Et pourtant, quand Julien parle avec moi, il dit souvent que ce qu’il y a dans la tête est plus important que la beauté physique. Et tout de suite, il me cite des noms de copains avec qui il a eu des aventures, en me précisant combien ils étaient laids mais intéressants. Quelques minutes plus tard, il oublie ce qu’il m’a raconté et m’explique que, pendant ses dernières vacances, il a croisé un garçon tellement beau … « Il n’avait qu’un geste à faire, et je l’aurais suivi n’importe où, sans me poser de questions : il était trop beau ! Mais malheureusement, il était déjà, avec quelqu’un ! »

Donc, au départ, on se choisit parce qu’on se plaît physiquement, peu importe si l’autre ne correspond pas, intellectuellement, à l’image qu’on s’en était faite. À partir du moment où il y a attirance, il n’y a plus de barrières. Les déceptions sont nombreuses, et parfois dures à assumer. Si l’on se plaît, très vite on s’installe ensemble et si l’on a de la chance, cela marchera quelques mois, même quelques années. . Il y a des exceptions, bien sûr, mais souvent les vieux couples n’ont plus de vie commune.

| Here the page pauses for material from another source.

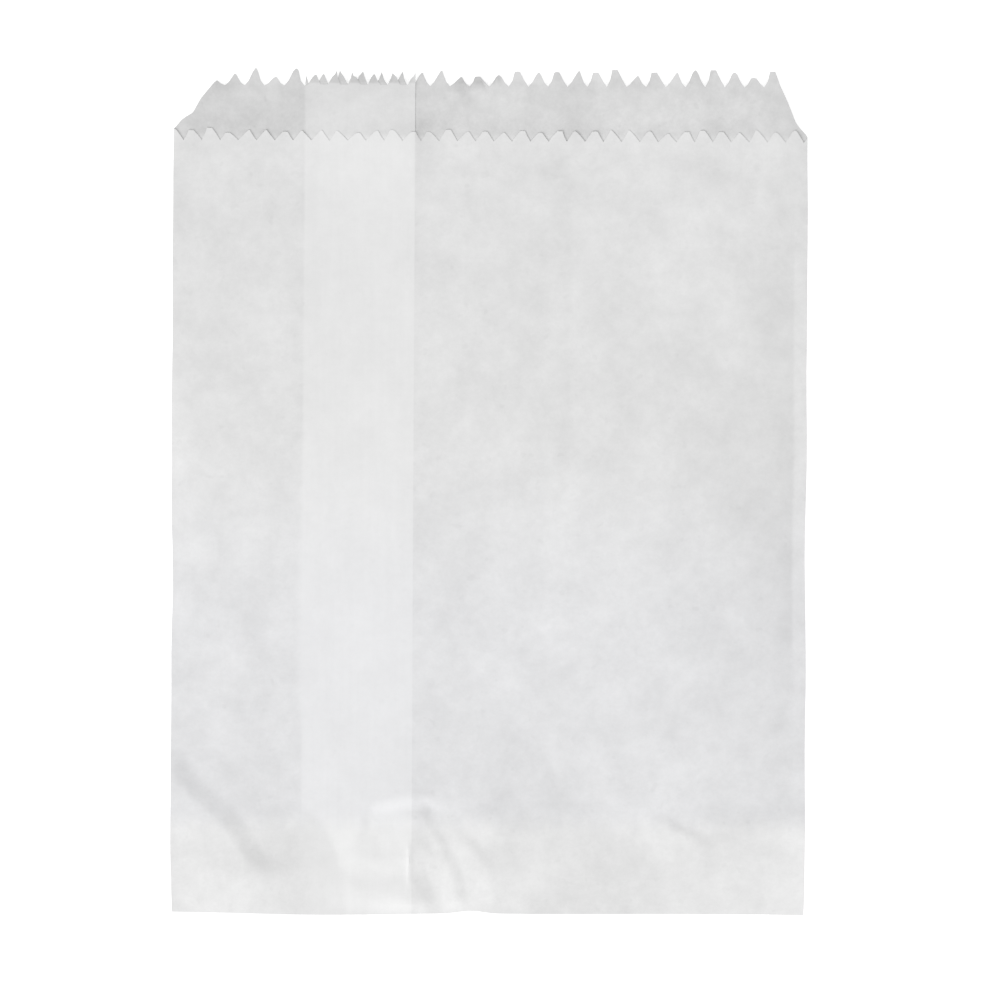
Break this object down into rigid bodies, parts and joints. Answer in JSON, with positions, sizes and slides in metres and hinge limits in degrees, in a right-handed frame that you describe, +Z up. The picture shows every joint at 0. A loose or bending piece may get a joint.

Ils restent ensemble par habitude, par peur de la solitude, de la vieillesse, ou alors parce qu’ils ont acheté des biens en commun. Jean-Noel Pancrazi, dans son livre Les quartiers d’hiver , décrit bien la solitude d’un homosexuel âgé, qui voit ses vieux amis partir vers d’autres villes ou d’autres pays, ou bien mourir du sida, ce nouveau fléau des temps modernes.

Entre un homosexuel qui court désespérément d’un amour à un autre et qui n’arrive pas à se fixer, allant d’aventure en aventure, de fête en fête, évoluant ainsi dans une ambiance fragile, superficielle, sur un terrain peu stable où le paraître, la séduction, le désir de plaire sont très importants, où la vraie personnalité reste bien cachée, et un homme et une femme, hétérosexuels qui courent eux aussi d’aventure en aventure, où est la différence ? En fait, il s’agit de la même recherche effrénée du plaisir : ils se cherchent à travers leurs conquêtes.

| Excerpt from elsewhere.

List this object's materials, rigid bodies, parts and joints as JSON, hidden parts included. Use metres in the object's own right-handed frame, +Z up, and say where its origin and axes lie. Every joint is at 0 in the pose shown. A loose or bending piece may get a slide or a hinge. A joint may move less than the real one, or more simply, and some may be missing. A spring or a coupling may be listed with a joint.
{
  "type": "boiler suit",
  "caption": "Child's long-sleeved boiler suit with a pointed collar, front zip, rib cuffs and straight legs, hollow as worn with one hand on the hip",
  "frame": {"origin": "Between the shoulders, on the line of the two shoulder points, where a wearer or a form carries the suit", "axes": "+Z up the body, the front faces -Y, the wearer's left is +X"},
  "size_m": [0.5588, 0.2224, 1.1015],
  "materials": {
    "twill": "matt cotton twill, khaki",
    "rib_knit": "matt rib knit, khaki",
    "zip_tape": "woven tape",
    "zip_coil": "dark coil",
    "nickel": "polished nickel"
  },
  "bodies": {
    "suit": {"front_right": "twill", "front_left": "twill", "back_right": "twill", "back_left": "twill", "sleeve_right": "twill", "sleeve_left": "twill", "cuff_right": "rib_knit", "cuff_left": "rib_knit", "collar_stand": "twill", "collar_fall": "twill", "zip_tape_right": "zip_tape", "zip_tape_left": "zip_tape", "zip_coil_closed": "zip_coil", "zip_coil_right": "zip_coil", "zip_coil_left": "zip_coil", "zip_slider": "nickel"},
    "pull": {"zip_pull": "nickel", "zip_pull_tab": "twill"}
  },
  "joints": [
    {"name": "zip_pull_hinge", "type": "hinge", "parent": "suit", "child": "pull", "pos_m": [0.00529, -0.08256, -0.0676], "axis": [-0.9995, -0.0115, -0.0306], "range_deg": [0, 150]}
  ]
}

Ce qui choque notre morale est cette attirance entre deux personnes du même sexe. D’autre part, cette quête du plaisir chez les hétérosexuels ne dure, dans la plupart des cas, qu’un temps. Un jour on rencontre « l’autre », avec lequel(le) on a envie de construire quelque chose de sérieux et «on se case». L’éternel insatisfait, le don Juan, reste l’exception. On ne se moque pas d’un don Juan mais on n’a pas de pitié pour un homosexuel. Pourtant leur problème est singulièrement le même : tous les deux cherchent leur plaisir, leur seul plaisir, sans jamais pouvoir le satisfaire et c’est une quête effrénée et constante. Il y a des homosexuels qui vivent en couple : cela ne les empêche pas de chercher des aventures. Il y a des Don Juan qui se marient : et ce n’est pas parce qu’ils ont femme et enfants, qu’ils cessent de draguer. L’un comme l’autre sont insatisfaits, malheureux, à la recherche d’un bonheur impossible.

Au début des vacances, nous avons été à un mariage. Nous en parlions depuis longtemps, avec joie. Cette cousine qui se mariait en Savoie nous donnait l’occasion de faire un beau voyage, et surtout de retrouver et de revoir toute la famille : oncles, tantes, cousins et les amis, et puis c’était la fête! Nous avons eu du mal à trouver la petite église de montagne, cachée par une colline verdoyante. Le son de la cloche nous servait de guide.